When viewing the real world, the human visual system uses many different cues to construct an internal three dimensional model of what it is seeing. There are many such cues, including shadowing, perspective, the apparent size of objects, and many others. All of these cues are used in current attempts to simulate 3D on a 2D screen, and these techniques are common in computer games, CAD/CAM design programs and the like.
But they are not Real-Depth 3D™.
One of the most important cues, and the one that gives you the vivid sensation of depth that you see only when looking at the real world or a 3D movie, and nowhere else, is called binocular disparity. That is the term for the fact that the image that your left eye sees and the one that your right eye sees are slightly different from one another; your eyes are looking at the world from two different locations, about 2.5" apart on average. The shapes of the objects seen by each eye are slightly different, and the way they line up with one another are slightly different.
The brain processes the differences in these two slightly different views to provide an accurate representation of the three dimensional shape and position of objects within the scene. This is the real depth 3D that we see in the real world.
All stereoscopic imaging systems work by creating at least two images of each scene, one image of the scene as a person's left eye would see it, and the other as a person's right eye would see it. These two images are called a stereo pair. The imaging system must cause the left eye to see only the left eye image, and the right eye to see only the right eye image.

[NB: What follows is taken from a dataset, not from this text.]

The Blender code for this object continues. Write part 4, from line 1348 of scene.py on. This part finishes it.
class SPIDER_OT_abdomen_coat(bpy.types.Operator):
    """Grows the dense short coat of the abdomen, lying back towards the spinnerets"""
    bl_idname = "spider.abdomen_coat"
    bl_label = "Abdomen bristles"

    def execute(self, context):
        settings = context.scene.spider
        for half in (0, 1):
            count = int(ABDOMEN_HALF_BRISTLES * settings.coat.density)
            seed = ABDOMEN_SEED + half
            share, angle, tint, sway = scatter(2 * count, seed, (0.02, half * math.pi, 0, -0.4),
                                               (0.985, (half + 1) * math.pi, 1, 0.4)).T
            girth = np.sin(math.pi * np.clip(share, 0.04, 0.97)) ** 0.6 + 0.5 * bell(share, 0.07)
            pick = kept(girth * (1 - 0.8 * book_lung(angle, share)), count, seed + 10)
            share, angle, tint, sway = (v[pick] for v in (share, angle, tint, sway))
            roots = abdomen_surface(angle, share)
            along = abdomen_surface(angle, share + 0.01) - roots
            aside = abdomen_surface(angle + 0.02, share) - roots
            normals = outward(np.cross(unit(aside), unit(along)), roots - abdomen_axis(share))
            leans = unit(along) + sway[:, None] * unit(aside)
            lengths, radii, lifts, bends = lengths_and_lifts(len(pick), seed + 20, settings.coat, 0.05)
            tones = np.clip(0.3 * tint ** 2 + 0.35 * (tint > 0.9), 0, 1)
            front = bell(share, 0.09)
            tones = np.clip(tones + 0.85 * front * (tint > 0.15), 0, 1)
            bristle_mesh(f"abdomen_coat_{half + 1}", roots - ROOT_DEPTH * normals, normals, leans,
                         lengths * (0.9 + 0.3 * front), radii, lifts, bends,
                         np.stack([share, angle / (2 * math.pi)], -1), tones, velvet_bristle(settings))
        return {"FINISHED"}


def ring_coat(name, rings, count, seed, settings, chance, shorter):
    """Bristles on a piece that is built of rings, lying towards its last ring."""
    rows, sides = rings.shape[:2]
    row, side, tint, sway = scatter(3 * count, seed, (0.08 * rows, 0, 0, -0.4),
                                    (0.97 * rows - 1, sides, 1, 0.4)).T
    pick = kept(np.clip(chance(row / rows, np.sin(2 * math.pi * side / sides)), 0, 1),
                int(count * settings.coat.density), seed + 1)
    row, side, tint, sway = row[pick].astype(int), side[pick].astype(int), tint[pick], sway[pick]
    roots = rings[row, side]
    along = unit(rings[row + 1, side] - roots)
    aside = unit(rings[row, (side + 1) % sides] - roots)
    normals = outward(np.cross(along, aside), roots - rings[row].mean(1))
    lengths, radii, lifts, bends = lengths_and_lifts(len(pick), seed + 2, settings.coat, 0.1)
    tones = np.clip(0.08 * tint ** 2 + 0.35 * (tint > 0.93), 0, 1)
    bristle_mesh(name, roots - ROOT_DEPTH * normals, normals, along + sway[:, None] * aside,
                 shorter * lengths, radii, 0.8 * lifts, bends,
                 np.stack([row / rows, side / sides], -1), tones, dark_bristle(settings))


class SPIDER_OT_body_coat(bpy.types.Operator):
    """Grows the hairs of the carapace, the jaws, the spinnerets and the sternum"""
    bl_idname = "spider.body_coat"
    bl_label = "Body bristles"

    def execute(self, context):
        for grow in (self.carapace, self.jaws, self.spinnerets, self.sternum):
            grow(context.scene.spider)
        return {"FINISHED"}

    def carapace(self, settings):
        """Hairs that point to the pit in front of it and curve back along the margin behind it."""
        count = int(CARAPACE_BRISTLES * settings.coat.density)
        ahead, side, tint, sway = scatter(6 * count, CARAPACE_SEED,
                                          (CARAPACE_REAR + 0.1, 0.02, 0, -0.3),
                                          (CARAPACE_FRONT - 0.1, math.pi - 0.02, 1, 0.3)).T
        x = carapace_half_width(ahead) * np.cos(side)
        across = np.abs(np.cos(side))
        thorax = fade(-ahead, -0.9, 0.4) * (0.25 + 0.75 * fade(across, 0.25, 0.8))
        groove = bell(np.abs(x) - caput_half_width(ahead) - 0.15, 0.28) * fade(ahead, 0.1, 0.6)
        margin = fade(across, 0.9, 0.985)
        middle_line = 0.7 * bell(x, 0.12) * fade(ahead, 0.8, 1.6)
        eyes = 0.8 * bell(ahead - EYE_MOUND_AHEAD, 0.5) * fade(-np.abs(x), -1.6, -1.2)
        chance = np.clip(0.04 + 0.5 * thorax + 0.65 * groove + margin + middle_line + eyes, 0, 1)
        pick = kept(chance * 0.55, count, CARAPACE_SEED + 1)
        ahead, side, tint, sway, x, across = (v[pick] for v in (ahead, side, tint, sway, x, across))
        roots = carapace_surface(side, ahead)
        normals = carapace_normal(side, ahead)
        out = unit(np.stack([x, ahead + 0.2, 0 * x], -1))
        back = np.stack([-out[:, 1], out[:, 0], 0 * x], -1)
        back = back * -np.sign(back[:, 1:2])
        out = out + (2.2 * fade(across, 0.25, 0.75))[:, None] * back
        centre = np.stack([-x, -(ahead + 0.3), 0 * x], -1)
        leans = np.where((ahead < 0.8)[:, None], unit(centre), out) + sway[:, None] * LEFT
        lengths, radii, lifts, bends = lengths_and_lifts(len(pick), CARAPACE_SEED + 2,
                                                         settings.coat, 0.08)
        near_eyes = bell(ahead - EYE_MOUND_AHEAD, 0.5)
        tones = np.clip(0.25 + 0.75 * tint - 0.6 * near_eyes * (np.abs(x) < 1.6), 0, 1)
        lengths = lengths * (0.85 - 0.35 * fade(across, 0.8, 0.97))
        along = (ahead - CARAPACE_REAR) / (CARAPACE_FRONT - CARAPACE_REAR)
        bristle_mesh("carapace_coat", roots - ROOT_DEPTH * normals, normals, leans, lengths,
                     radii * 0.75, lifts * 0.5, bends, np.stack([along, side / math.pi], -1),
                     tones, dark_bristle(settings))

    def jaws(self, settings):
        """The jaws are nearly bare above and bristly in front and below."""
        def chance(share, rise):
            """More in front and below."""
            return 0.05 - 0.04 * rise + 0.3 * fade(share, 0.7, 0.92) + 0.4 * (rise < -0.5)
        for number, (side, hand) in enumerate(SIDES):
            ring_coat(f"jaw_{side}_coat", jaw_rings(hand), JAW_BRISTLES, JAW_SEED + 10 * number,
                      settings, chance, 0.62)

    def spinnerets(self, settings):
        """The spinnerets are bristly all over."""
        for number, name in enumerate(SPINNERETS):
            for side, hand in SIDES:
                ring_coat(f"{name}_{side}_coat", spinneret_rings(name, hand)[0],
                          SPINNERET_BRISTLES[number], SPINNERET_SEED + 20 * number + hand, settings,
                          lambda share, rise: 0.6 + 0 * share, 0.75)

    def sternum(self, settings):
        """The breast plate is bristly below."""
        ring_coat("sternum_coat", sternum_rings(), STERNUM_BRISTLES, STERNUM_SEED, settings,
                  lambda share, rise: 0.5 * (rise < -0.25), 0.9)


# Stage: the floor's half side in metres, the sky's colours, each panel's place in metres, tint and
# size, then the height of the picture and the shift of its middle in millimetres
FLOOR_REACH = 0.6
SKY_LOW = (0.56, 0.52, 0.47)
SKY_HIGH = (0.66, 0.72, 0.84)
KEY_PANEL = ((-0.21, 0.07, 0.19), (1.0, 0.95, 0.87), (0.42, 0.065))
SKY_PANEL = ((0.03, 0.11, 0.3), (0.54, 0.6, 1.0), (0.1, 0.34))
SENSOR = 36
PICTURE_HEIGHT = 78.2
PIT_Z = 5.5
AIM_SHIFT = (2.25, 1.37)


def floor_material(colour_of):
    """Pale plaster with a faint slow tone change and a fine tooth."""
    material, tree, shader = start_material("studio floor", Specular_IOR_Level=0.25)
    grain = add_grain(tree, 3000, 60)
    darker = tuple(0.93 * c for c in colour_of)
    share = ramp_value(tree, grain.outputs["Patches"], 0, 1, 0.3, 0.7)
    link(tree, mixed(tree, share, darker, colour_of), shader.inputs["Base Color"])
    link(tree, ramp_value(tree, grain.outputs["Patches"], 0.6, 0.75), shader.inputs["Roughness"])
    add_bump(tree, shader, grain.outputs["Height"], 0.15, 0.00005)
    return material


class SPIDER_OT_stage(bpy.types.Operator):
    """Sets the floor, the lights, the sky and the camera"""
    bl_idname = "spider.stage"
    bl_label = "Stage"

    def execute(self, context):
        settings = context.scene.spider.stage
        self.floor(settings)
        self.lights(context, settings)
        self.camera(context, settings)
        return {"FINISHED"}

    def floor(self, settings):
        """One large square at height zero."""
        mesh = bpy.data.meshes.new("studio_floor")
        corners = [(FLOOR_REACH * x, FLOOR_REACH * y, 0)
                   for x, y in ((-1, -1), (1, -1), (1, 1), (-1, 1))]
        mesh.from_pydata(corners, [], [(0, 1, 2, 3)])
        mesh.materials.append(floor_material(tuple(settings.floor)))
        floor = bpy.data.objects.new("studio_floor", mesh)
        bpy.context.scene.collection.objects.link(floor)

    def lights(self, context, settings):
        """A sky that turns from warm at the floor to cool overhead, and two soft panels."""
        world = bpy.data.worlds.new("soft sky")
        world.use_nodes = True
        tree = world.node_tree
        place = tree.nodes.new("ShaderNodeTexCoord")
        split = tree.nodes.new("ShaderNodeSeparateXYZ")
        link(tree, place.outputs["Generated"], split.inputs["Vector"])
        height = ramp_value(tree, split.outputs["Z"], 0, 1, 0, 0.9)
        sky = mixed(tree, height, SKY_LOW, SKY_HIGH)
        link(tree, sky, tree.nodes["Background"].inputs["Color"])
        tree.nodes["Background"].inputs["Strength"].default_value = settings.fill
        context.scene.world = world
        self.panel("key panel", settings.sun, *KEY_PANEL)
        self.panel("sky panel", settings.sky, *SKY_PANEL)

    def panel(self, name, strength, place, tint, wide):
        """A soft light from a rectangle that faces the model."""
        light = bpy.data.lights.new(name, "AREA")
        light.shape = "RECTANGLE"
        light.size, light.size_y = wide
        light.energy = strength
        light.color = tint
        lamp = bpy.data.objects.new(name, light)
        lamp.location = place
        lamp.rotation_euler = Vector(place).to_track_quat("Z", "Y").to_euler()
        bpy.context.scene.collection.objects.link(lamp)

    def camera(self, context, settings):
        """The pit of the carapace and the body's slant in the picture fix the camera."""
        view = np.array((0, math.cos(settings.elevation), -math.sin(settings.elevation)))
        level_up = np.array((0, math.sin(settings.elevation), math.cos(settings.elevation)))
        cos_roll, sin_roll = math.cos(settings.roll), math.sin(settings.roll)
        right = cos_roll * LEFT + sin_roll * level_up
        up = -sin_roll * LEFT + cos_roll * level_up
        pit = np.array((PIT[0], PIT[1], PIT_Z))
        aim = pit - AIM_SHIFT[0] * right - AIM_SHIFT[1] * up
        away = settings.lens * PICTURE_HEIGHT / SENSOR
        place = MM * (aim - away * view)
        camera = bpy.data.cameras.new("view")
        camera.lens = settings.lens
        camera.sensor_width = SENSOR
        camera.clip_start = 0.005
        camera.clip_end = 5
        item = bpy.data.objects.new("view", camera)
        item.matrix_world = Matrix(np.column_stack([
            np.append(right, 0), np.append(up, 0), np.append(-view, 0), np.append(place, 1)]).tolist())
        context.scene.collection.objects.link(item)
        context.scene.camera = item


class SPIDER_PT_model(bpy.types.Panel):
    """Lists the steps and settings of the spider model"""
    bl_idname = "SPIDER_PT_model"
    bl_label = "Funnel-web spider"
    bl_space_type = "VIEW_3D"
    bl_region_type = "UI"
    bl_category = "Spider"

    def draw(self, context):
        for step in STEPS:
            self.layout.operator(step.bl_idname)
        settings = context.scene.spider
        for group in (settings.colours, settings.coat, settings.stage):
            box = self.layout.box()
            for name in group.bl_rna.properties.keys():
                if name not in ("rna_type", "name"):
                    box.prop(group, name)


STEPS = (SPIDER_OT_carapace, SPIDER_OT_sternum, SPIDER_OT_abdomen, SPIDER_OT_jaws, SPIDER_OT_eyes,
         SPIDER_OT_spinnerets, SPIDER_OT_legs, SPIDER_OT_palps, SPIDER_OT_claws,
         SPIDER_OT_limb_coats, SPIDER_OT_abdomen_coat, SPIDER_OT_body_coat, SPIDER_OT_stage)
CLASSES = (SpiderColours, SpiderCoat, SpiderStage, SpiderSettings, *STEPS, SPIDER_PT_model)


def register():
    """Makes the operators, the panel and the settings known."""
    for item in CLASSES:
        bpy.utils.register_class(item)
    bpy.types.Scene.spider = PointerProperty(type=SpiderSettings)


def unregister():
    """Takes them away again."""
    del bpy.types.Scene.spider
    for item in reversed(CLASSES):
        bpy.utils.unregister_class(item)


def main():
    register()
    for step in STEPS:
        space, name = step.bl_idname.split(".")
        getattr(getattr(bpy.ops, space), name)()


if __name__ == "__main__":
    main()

With the DTI display, this is accomplished with a special illumination pattern and optics behind the LCD screen which make alternate columns of pixels visible to the left and right eyes when you are sitting in front of the display, or in certain areas off to the side.
As illustrated in Figs. 1 and 2, the DTI system displays left and right halves of stereo pairs on alternate columns of pixels on the LCD. The left image appears on the odd numbered columns and the right image appears on the even numbered columns. For example, if an LCD is used that has 1024 columns and 768 rows of pixels, each complete stereoscopic image consists of 512 columns and 768 rows.

Both halves of a stereo pair are displayed simultaneously and directed to corresponding eyes. This is accomplished with a special illumination plate located behind the LCD. Using light from compact, intense light sources, the illumination plate optically generates a lattice of very thin, very bright, uniformly spaced vertical light lines, in this case 512 of them.
The lines are precisely spaced with respect to the pixel columns of the LCD. Because of the parallax inherent in our binocular vision, the left eye sees all of these lines through the odd columns of the LCD, while the right eye sees them through the even columns. The left eye sees only the left eye portion of the stereo pair, while the right eye sees only the right eye portion. This enables the observer to perceive the image in three dimensions. This arrangement, exclusive to DTI, is called Parallax Illumination.
There is a fixed relation between d -- the distance between the LCD and the illumination plate -- and the distance between the observer's face and the LCD screen, the viewing distance. This distance in part determines the dimensions and positions of the "viewing zones" depicted in Fig. 3. These viewing zones are the regions in front of the display where the observer can perceive the left and right eye images. Stereoscopic images can be seen from any position where one's left eye is in a left eye zone and one's right eye is in a right eye zone.
When the halves of the stereo pair are made to correspond to the scene perspective that would naturally be seen by the respective eyes, a vivid illusion of three-dimensionality is created. The objects seem to come out of the screen, giving the impression of an open window through which objects can protrude or retreat into the background. Hence the name Virtual Window.
In addition, the Parallax Illumination system is designed so that it can generate in the same display at a flick of a switch both stereoscopic and non-stereoscopic images, the latter at double the resolution. This ability to instantly switch from 3D to 2D makes the DTI monitor unique in the world. No other 3D flat panel display can provide full resolution 2D images. This allows the DTI display to become the primary desktop display, since it can be used for both 2D and 3D images with the push of a button.
Although DTI 3D displays are designed to be used by one person at a time, this technology does allow several people to view stereo at the same time. Note that the areas where left and right eye views are seen repeat to the left and right of center. One can see 3D from any position where the left eye is in a left eye zone and the right eye is in right eye zone. Additionally, there is little effective vertical restriction. The 3D effect is readily seen whether sitting directly in front of the display or standing behind the person sitting in front of it.